Questioned later, Curry told The Earth Times that the drum was an example of "unreasonable noise," comparable to that of an incessant whistle. But does a samba drum qualify as "unreasonable noise?"

"It's really at the discretion of the officer at the scene," he said. The charge, he explained, is an unclassified misdemeanor worthy of arrest. "It's definitely enforceable," he said, "and I think it's still a good law." Lawsuits resulting from such actions are not specific to New York, either. Mass mobilizations like those in Seattle and Philadelphia were sites of scores of illegal actions against demonstrators.

A major class action lawsuit in Seattle involving 500 people, to which thousands may be added, was filed against the state for similar first amendment issues during the WTO protests in 1999. Some suits charged authorities with infringing on people's right to non-violent protest, police brutality on the street--with chemical weapons--as well as subsequent illegal arrests and incarceration.

In August 2000, Philadelphia police particularly targeted a warehouse wher puppets were being constructed, surrounded it, and--without a warrant- arrested everyone inside. Other persons were picked up on the street because, having cell phones and radios, they were seen as ringleaders; two of them were released on bail amounts of $1 million.

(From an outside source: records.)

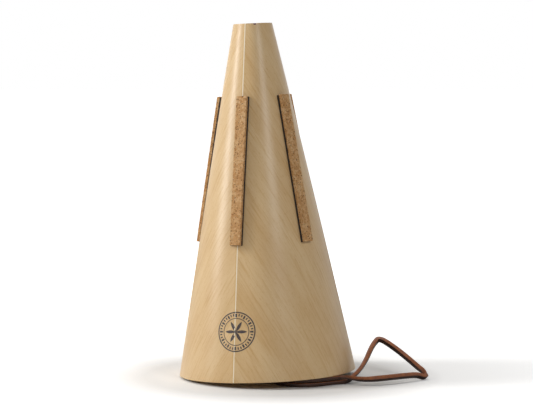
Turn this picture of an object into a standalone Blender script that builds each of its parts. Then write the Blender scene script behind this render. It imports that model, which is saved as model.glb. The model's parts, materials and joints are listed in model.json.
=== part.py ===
"""Horn practice mute: a maple veneer cone with cork strips, standing on its wide end and on the leather hand loop
that comes out from under it. Metres, +Z up. The floor is at Z = 0, the mute is seen from -Y, and an azimuth is
measured from that front towards +X."""

from math import acos, asin, atan, atan2, cos, hypot, pi, radians, sin, sqrt

import bmesh
import bpy
from mathutils import Matrix, Vector

MM = 0.001

# Clearance left between two pieces that are glued, or that lie on each other.
GAP = 0.3 * MM

# The cone, measured along its own axis. The bow is how far its side swells past a straight cone, as a share of
# the difference between the two end radii.
BASE_DIAMETER = 115.0 * MM
NARROW_DIAMETER = 25.2 * MM
CONE_HEIGHT = 227.0 * MM
CONE_BOW = 0.0436
SHELL_WALL = 1.3 * MM
LIP_ROUND = 0.6 * MM

# The butt joint of the veneer. Its two ends stay flat over this angle on either side, which leaves a low ridge.
SEAM_AZIMUTH = radians(-22)
SEAM_FLAT = radians(8)
BATTEN_WIDTH = 12.0 * MM
BATTEN_THICKNESS = 1.2 * MM

# A small half-round nick in the narrow end's edge.
NICK_AZIMUTH = radians(7)
NICK_RADIUS = 1.2 * MM

# The closed wide end: a plywood disc set up inside the cone, with a hoop glued round above it.
DISC_RECESS = 4.0 * MM
DISC_THICKNESS = 4.0 * MM
LACE_HOLE_DIAMETER = 9.0 * MM
HOOP_HEIGHT = 10.0 * MM
HOOP_WALL = 4.0 * MM

# The open narrow end: a turned ring inside the cone, which holds the tube that the air goes through.
THROAT_LENGTH = 12.0 * MM
TUBE_DIAMETER = 13.0 * MM
TUBE_WALL = 0.8 * MM
TUBE_LENGTH = 60.0 * MM
TUBE_SET_BACK = 0.5 * MM

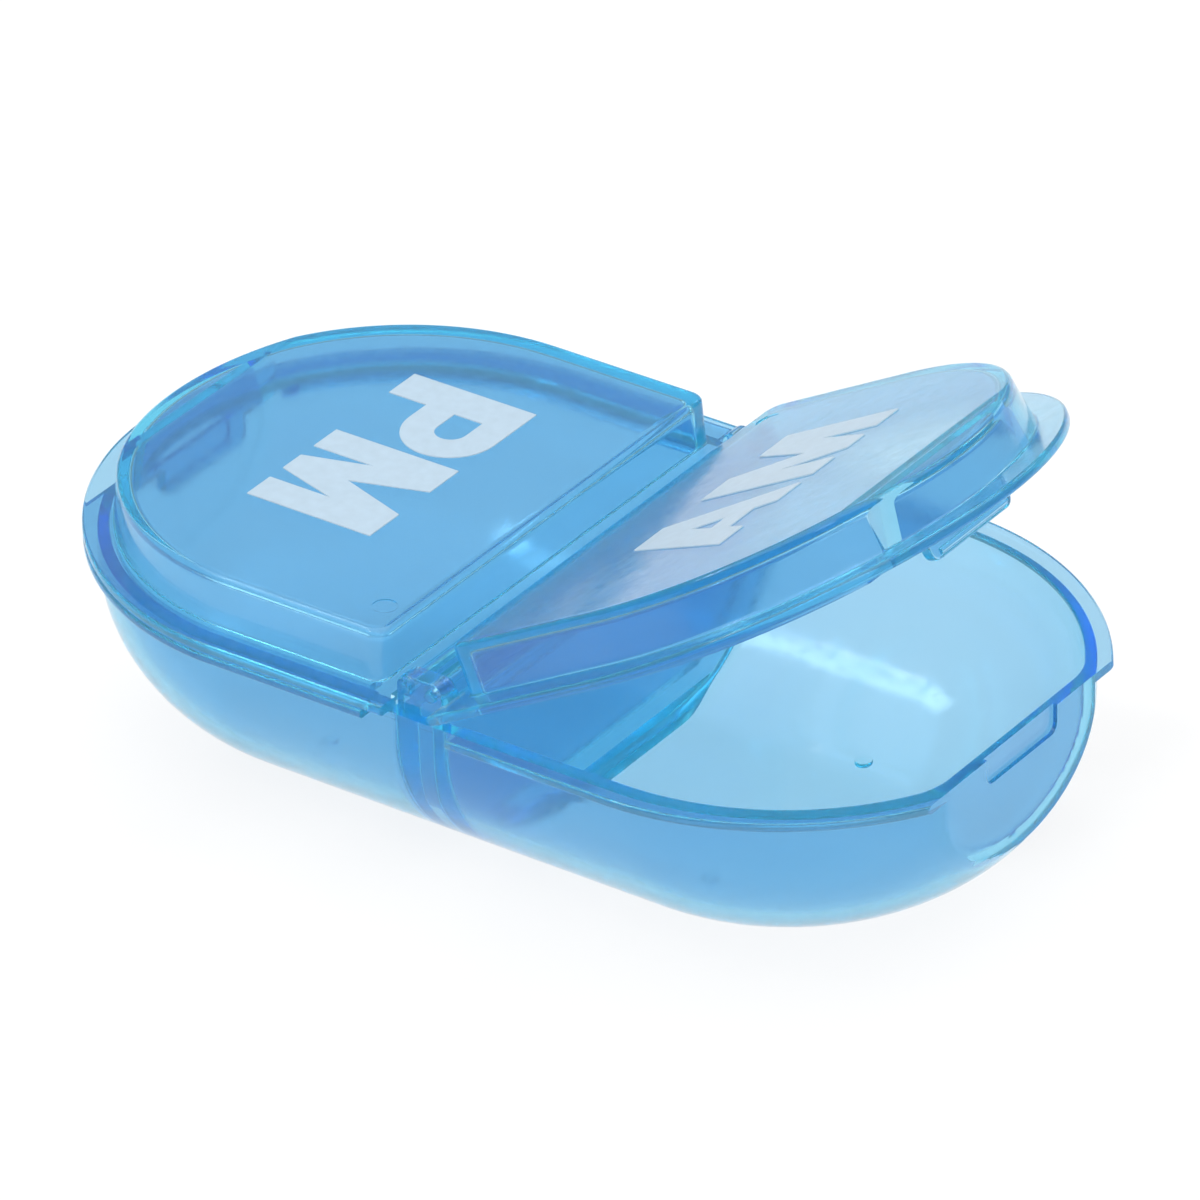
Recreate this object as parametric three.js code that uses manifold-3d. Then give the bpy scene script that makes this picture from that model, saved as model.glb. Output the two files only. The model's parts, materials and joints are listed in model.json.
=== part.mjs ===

Lawsuits were filed in those cities following the events, and activists now stand to gain millions of dollars. Some individuals have already won several thousand dollars after settlements.

For some, such instances of brutality provide still more examples of the absurdity of police aggression when it comes to political activists. When it comes to peaceful protests, "The National Lawyers Guild and the Law Collective will be on the streets every day, and maintaining litigation," Scott declared. "We will not stand for the curtailing of civil liberties, police misconduct and police brutality."